Mainz

Not a lot of things to see along the Rhine between Munich and Mainz/Trier … or not in the time I had left in Germany, so I prioritized and did a long drive up to Mainz where there is the …

Gutenberg Museum

Gutenberg was a Mainz boy – born into a wealthy family there. Need I explain why he is a rather important figure?

Unfortunately, the lighting inside the museum was absolutely piss poor and I simply couldn’t get any worthwhile photos … of the printing presses.

Still, they had quite a few … and two Gutenberg Bibles.

Museum of Ancient Seafaring

This was the unexpected sleeper … technically speaking it’s not really about seafaring so much as it is about riverine craft. Building on actual boat remains excavated at various nearby sites the museum has reconstructed actual full size replicas of several riverine craft from the Roman riverine forces as well as commercial craft.

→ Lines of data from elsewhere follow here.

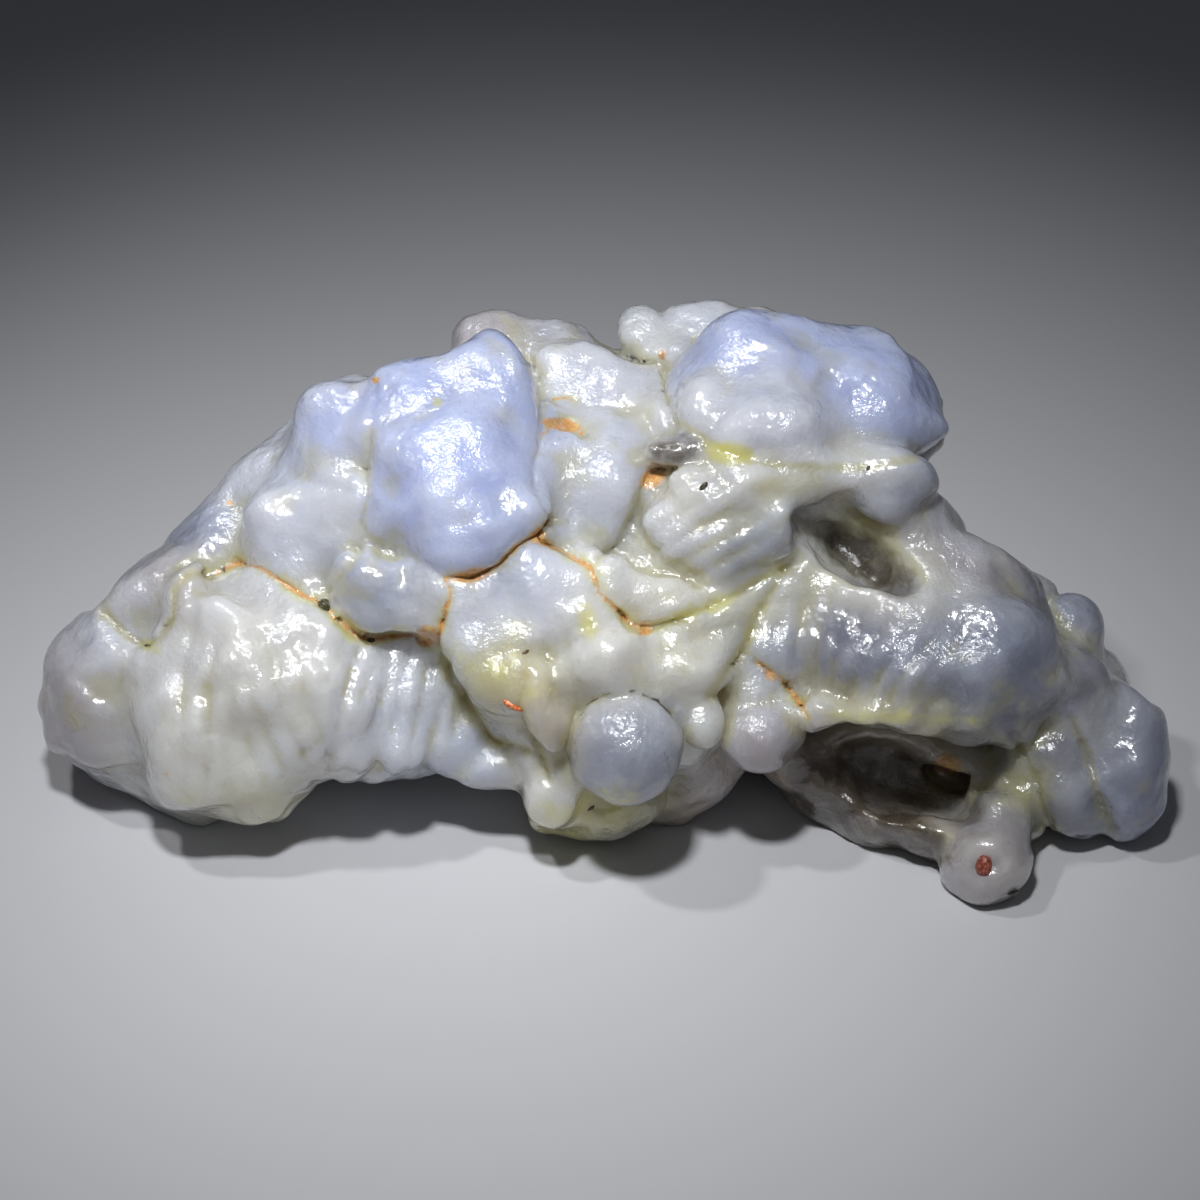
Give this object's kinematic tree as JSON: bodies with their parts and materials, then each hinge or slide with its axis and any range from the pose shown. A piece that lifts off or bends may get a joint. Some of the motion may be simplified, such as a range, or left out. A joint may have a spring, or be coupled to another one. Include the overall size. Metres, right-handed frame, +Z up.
{
  "type": "gobi agate nodule",
  "caption": "Free-standing gobi agate: one waxy, translucent milky stone of clustered rounded lobes over a low arch, with rust-coloured clay in its creases.",
  "frame": {"origin": "centre of the bounding box at the height of the table", "axes": "+Z up from the table, +X along the stone's length, -Y towards the side with the knobbly face and the arch"},
  "size_m": [0.045, 0.0214, 0.0185],
  "materials": {
    "agate": "waxy gloss, cloudy and slightly translucent, opaque at its full thickness"
  },
  "bodies": {
    "root": {"agate_nodule": "agate"}
  },
  "joints": []
}
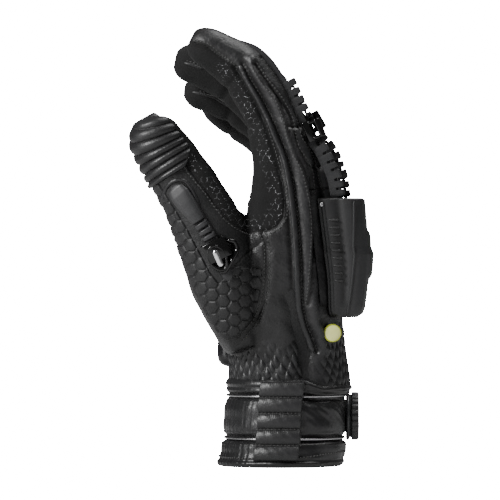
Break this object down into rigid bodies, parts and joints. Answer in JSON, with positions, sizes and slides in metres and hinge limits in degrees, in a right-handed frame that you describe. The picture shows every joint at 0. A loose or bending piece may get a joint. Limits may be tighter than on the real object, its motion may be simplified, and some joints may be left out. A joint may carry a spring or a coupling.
{
  "type": "motorcycle glove",
  "caption": "Right-hand armoured leather motorcycle glove with toothed finger spines, a moulded knuckle pod, a ribbed thumb and a short laced cuff with a closure dial.",
  "frame": {"origin": "centre of the cuff's opening, in the plane of its hem", "axes": "+Z from the cuff towards the fingers, +X the back of the hand, -X the palm, -Y the thumb side"},
  "size_m": [0.1347, 0.1203, 0.244],
  "materials": {
    "leather": "satin black",
    "soft_leather": "soft satin black",
    "suede": "matt with a silver-grey dotted print",
    "moulding": "matt dark grey",
    "gloss": "gloss black",
    "steel": "twisted wire",
    "button": "satin pale yellow"
  },
  "bodies": {
    "glove": {"hand": "leather", "index_finger": "leather", "middle_finger": "leather", "ring_finger": "leather", "little_finger": "leather", "thumb": "leather", "cuff": "soft_leather", "cuff_rib_panel": "leather", "back_pad": "leather", "knuckle_pod": "moulding", "index_spine": "moulding", "middle_spine": "moulding", "ring_spine": "moulding", "little_spine": "moulding", "index_keeper": "gloss", "middle_keeper": "gloss", "ring_keeper": "gloss", "little_keeper": "gloss", "thumb_rib_pad": "leather", "thenar_pad": "leather", "thumb_spine": "moulding", "thumb_keeper": "gloss", "palm_patch": "suede", "palm_slider": "gloss", "wrist_button": "button", "upper_lace": "steel", "lower_lace": "steel", "dial_base": "moulding"},
    "dial": {"dial_knob": "moulding"}
  },
  "joints": [
    {"name": "dial_turn", "type": "hinge", "parent": "glove", "child": "dial", "pos_m": [0.039, 0, 0.02752], "axis": [1, 0, 0], "continuous": true}
  ]
}
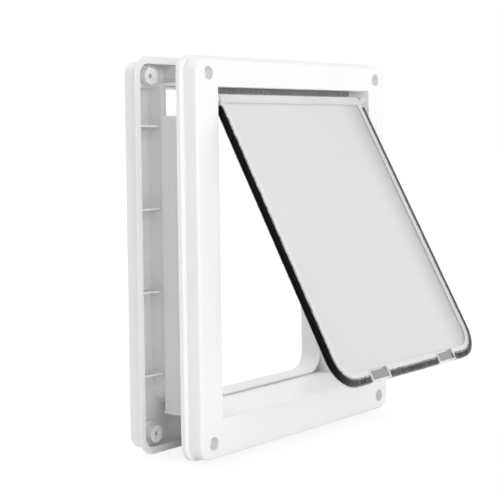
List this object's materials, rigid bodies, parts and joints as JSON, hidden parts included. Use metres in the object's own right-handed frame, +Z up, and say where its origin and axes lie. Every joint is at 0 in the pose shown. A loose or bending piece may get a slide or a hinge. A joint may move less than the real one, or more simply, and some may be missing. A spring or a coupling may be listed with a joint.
{
  "type": "dog door",
  "caption": "White plastic pet door for a wall: a room-side frame with a tunnel, a sliding wall-side frame and a clear swinging flap edged with dark pile.",
  "frame": {"origin": "middle of the four fixing holes, on the face of the room-side frame that seats against the wall", "axes": "+X across the door to the right seen from the room, +Y from the room through the wall, +Z up"},
  "size_m": [0.3304, 0.2343, 0.3924],
  "materials": {
    "frame_plastic": "semi-gloss",
    "clear_plastic": "lightly frosted",
    "rail_plastic": "satin",
    "pile": "dense short pile",
    "grey_pile": "dense short pile",
    "magnet": "sintered",
    "pin_steel": "drawn",
    "screw_steel": "zinc"
  },
  "bodies": {
    "front": {"front_bezel": "frame_plastic", "front_frame": "frame_plastic", "cover_screws": "screw_steel", "lintel_brush": "grey_pile", "hinge_bush_left": "frame_plastic", "hinge_bush_right": "frame_plastic", "sill_magnet_left": "magnet", "sill_magnet_right": "magnet"},
    "rear": {"rear_frame": "frame_plastic"},
    "flap": {"flap_panel": "clear_plastic", "hinge_rail": "rail_plastic", "hinge_pin_left": "pin_steel", "hinge_pin_right": "pin_steel", "flap_pile_left": "pile", "flap_pile_right": "pile", "flap_pile_middle": "pile", "magnet_holder_left": "clear_plastic", "magnet_holder_right": "clear_plastic", "flap_magnet_left": "magnet", "flap_magnet_right": "magnet"}
  },
  "joints": [
    {"name": "flap_swing", "type": "hinge", "parent": "front", "child": "flap", "pos_m": [0, -0.013, 0.1533], "axis": [-1, 0, 0], "range_deg": [-108.5, 51.5]},
    {"name": "rear_slide", "type": "slide", "parent": "front", "child": "rear", "axis": [0, 1, 0], "range_m": [-0.016, 0.002]}
  ]
}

Roman riverine warship taken from above, stern. Note the steering oar and the simply rigged square sail. With such a low freeboard this would not have been the craft you’d want to actually take to sea with … heck, it’d be darned unsafe even for inshore coastal work.
Another of the reconstructed ships … this is more seaworthy and actually has a higher freeboard. It also has a typical rear ‘cabin’ … see below.
Yeah. Not much of a cabin for seagoing. But remember, Roman (and ancient ships in general) usually didn’t sail out of sight of land for long periods … they hugged the coastlines or island hopped and more often than not pulled up on shore or in a safe anchorage at night and slept on shore. For very short hops this would probably have been adequate. Notice the outriggers for the steering oar.
A Scorpion – medium tension engine (there were smaller models) usually used for throwing spear-like ‘bolts’ – they were carried into (some) battles on carts and commonly found on Roman warships or city/camp defences. They were light enough so that they may well have been left set up, but with the skeins of rope/fibre used to keep the throwing arms under tension) not twisted and under strain. Most of the time, however, they were probably stored away, disassembled and, indeed, only the metal parts may have been kept in store with the wooden parts constructed as needed to reduce transport requirements

The museum also has many dozens of wooden models of Roman and Classical era ships, ocean going (well, mediterranean going) and riverine.

A typical riverine/coastal or even north-seafaring boat of the type used by the Veneti on the Rhine.
A Roman Quinquireme – it used to be thought that these vessels had five banks of oars, based on the fact that Triremes had three – but it is now believed (as is shown here) that they only had two, but that the oars had multiple rowers … three on the lower bank and two on the upper, most likely. These large vessels were the Roman Imperial equivalent of a Battlecruiser or Battleship. There were larger vessels, but they were rarely built except in wartime, and rarely even then.
Two variants on the ‘typical’ Roman merchant ship design … some of these are known to have carried 1200 tons of grain on the Alexandria-Rome run (many days out of sight of land – an exception to the normal rule of pulling in to shore each night … and only done for around six months a year, those with the best expected weather).